Integrations begin: editors and developers in action 

Publication of the standards means that the next stage in the post-quantum security process can begin: integration of the algorithms by the major players and developers of technological solutions.  

This work has already begun, of course, and includes the integration of post-quantum algorithms into the development roadmap of Tink1, Google’s well-known cryptographic library. Also worthy of mention is the partnership between IBM and Thales2 for complete post-quantum security, from VPN to TLS to digital document signing. Finally, Microsoft3 has also indicated that efforts are now underway for a post-quantum transition of their services, from cloud to on-premise. Even Apple4 in the consumer sphere has launched the migration of iMessage to post-quantum algorithms. 

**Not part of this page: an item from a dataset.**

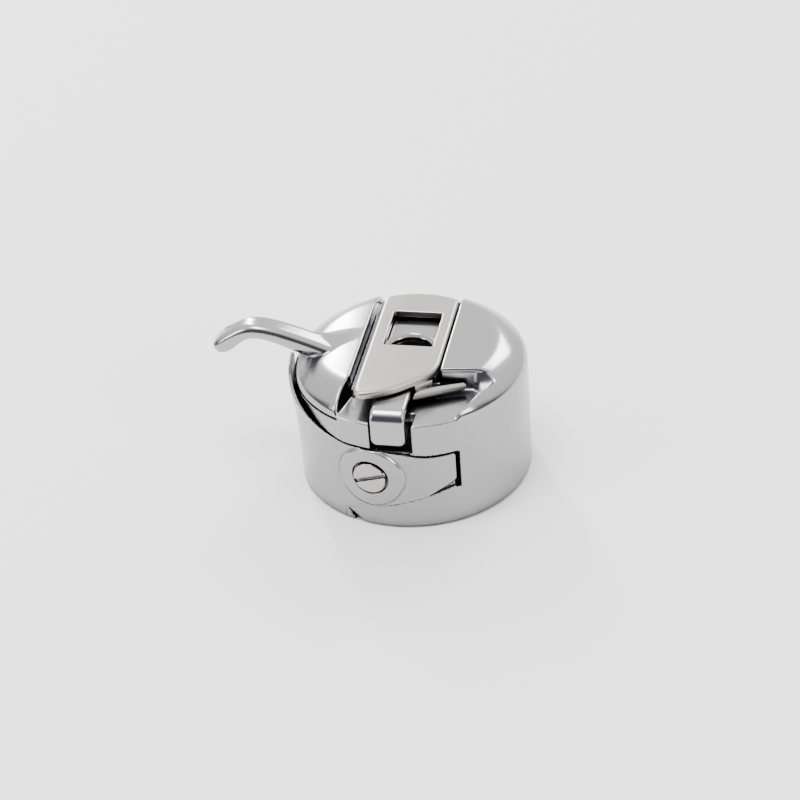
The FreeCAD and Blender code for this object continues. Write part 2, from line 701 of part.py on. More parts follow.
failed = [item.Name for item in doc.Objects if {"Invalid", "Error"} & set(item.State)]
if failed:
    raise SystemExit(f"objects that failed: {failed}")
for item in finished:
    if item.Shape.isNull() or not item.Shape.isValid() or not item.Shape.Solids:
        raise SystemExit(f"{item.Label} has no valid solid")
os.makedirs("parts", exist_ok=True)
for item in finished:
    item.Shape.exportStep(f"parts/{item.Label}.step")
    print(f"{item.Label}: {len(item.Shape.Solids)} solid, {item.Shape.Volume:.2f} mm3")
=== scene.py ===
"""Looks of a plated steel bobbin case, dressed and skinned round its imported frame.

The visible plates are carved from distance fields in millimetres, so that every cut has the
small polished radius of a tumbled and plated part, and each is then skinned with a fine mesh.
The frame's own pieces stay where a turned or drawn shape is already right.
"""

import logging
import math
from dataclasses import dataclass, field
from enum import Enum
from typing import Callable, Sequence

import bpy
import numpy as np
from mathutils import Matrix, Vector


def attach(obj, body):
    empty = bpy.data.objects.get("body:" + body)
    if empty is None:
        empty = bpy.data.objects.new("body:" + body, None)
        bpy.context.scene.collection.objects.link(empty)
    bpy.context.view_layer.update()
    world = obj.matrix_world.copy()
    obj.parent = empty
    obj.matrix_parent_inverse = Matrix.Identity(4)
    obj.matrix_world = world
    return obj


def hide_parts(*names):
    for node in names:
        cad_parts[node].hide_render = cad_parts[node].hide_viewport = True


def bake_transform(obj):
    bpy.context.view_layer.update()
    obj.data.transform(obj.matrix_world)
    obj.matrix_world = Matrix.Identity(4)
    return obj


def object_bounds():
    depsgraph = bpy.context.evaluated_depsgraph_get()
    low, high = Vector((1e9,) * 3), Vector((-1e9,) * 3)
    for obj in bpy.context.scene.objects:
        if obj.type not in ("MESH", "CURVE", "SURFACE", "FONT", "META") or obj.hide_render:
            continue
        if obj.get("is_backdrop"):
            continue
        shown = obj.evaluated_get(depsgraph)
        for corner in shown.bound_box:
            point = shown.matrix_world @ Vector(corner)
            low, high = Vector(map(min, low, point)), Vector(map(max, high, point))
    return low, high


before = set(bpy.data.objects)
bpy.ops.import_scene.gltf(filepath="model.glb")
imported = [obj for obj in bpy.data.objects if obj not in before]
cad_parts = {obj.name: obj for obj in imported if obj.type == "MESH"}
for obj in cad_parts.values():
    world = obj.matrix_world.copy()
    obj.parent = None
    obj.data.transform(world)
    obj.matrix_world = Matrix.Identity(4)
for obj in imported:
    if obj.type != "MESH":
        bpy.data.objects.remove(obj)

MM = 0.001
LOG = logging.getLogger("bobbin_case")

# Edge radii of the case's cuts, in mm: as punched, and as left by the tumbling.
CRISP = 0.05
EASED = 0.1

# A level outside every piece, where a cut that runs out into the open ends, in mm.
CLEAR = 18.0

Array = np.ndarray
Field = Callable[[Array, Array, Array], Array]
Pair = tuple[float, float]
Triple = tuple[float, float, float]
Line = tuple[Pair, Pair]
Box = tuple[Triple, Triple]
Outline = Sequence[Pair]
Finishes = dict[str, bpy.types.Material]


# ---------------------------------------------------------------- distance fields, in mm


def smooth_max(first: Array, second: Array, rounding: float | Array) -> Array:
    """Intersect two fields with a rounded edge.

    Args:
        first: One field's distances.
        second: The other field's distances.
        rounding: Reach of the rounding, in mm.

    Returns:
        The distances of what both share.
    """
    overlap = np.maximum(rounding - np.abs(first - second), 0.0)
    return np.maximum(first, second) + overlap * overlap / (4.0 * rounding)


def smooth_min(first: Array, second: Array, rounding: float | Array) -> Array:
    """Join two fields with a filleted corner; the arguments are those of smooth_max."""
    return -smooth_max(-first, -second, rounding)


def carve(solid: Array, space: Array, rounding: float = 0.16) -> Array:
    """Take a space out of a solid and round the edge that is left."""
    return smooth_max(solid, -space, rounding)


def slab(value: Array, low: float, high: float) -> Array:
    """Distance to the layer between two levels of one coordinate."""
    return np.abs(value - (low + high) / 2) - (high - low) / 2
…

But beware, post-quantum security is not suddenly a reality. It is and will be a long process which relies, in particular, on the efforts of all IT service providers. It’s encouraging to see that market leaders are taking this subject seriously. 

It’s up to large organisations to act!  

Post-quantum security doesn’t just concern GAFAM: all major organisations need to start transitioning to this new paradigm. We recommend that you start thinking about and adopting a post-quantum security strategy now, as US agencies are obliged to do so under the Quantum Computing Cybersecurity Preparedness Act (2022).  

There are many major stages in this migration strategy, and it obviously has to cover conventional IT systems. But we mustn’t forget industrial systems and embedded systems (vehicles, trains, connected objects, remote systems, etc.). For each of these areas, the following elements need to be consolidated: 

• An inventory of data and its security shelf-life, particularly for long-lived data, in order to prioritise safeguards. 
• An inventory of cryptographic solutions used in-house, to identify their origins and responsibilities (in-house, open-source, suppliers, etc.). 
• Each use of asymmetric cryptography must be the subject of a transition plan, including a POC. Note that symmetrical AES cryptography does not require any transition, with the exception of the move to AES256 for ultra-critical data (sensitive over several decades). For legacy systems, beyond the migration of encryption systems, it may be necessary to re-encrypt part of the stored data. 
• The entire cryptographic chain will obviously have to evolve, from PKI to certificates, via the various encryption and signature systems. We’ll also need to pay close attention to performance issues, particularly in embedded environments.  
• New projects must take post-quantum security into account right from the design stage: 
  • With the inclusion of post-quantum security criteria in the evaluation of service providers.
  • All in-house projects must include the use of post-quantum asymmetric cryptography, requirements equivalent to AES256 for symmetric cryptography, and guarantees equivalent to SHA512 for hashing. 

Given the scale of the task, a complete ecosystem of suppliers is emerging to support inventorying, risk assessment (via library or source code scanning) and action plan follow-up. This is the case at Thales, IBM and Sandbox AQ.  

But beyond the tools, it will be necessary to embark on a real transformation programme, mobilising IT teams, the business lines concerned, and also purchasing if the supplier stakes are high.  

This migration is also an opportunity to think more deeply about the management of “crypto agility”, because let’s face it, these algorithms are fairly “new”, and it’s not impossible that flaws will be discovered that will require upgrades. The transformation programme should not lead to a “one-off” migration, but rather to the mastery of agile cryptography within the organisation.  

History shows that it takes 3 to 4 years to initiate and complete this type of migration. And it won’t be easy to make headway on this issue, so invisible is it to the business world. Let’s hope that regulations, particularly in Europe, will bring the subject into the spotlight! 

Risks and timelines: when to act?  

Estimates vary as to when a quantum computer will be able to “break” state-of-the-art RSA encryption. Most place it between 2030 and 2040, with a concentration of estimates around 2033-2035. The NSA requires exclusively post-quantum cryptography from its software, firmware and network equipment suppliers as early as 2030, from 2033 for certain others (e.g. O.S.) and 2035 for all its suppliers. Post-quantum cryptography should be available as early as 2025 in certain cases. 

Even if nobody knows exactly when quantum computers will be sufficiently sophisticated, not being ready by 2033 means accepting risks that will have a serious impact on the most sensitive data. 

However, another threat exists today. We are all now exposed to the risk of “Harvest Now, Decrypt Later”, which consists in the large-scale storage of Internet communications for future decryption with a quantum computer (or when encryption keys are leaked). This risk obviously concerns entities with very specific capabilities, namely state agencies or groups of attackers backed by them. Only those organisations whose data is of strategic interest to these agencies are most at risk. It’s this particularity that has prompted migrations for some specific players.  

But for all of them, given the efforts required and the risk zone by 2030, it’s in the 2025 action plan that the first phases of assessment and construction of the project plan must be planned!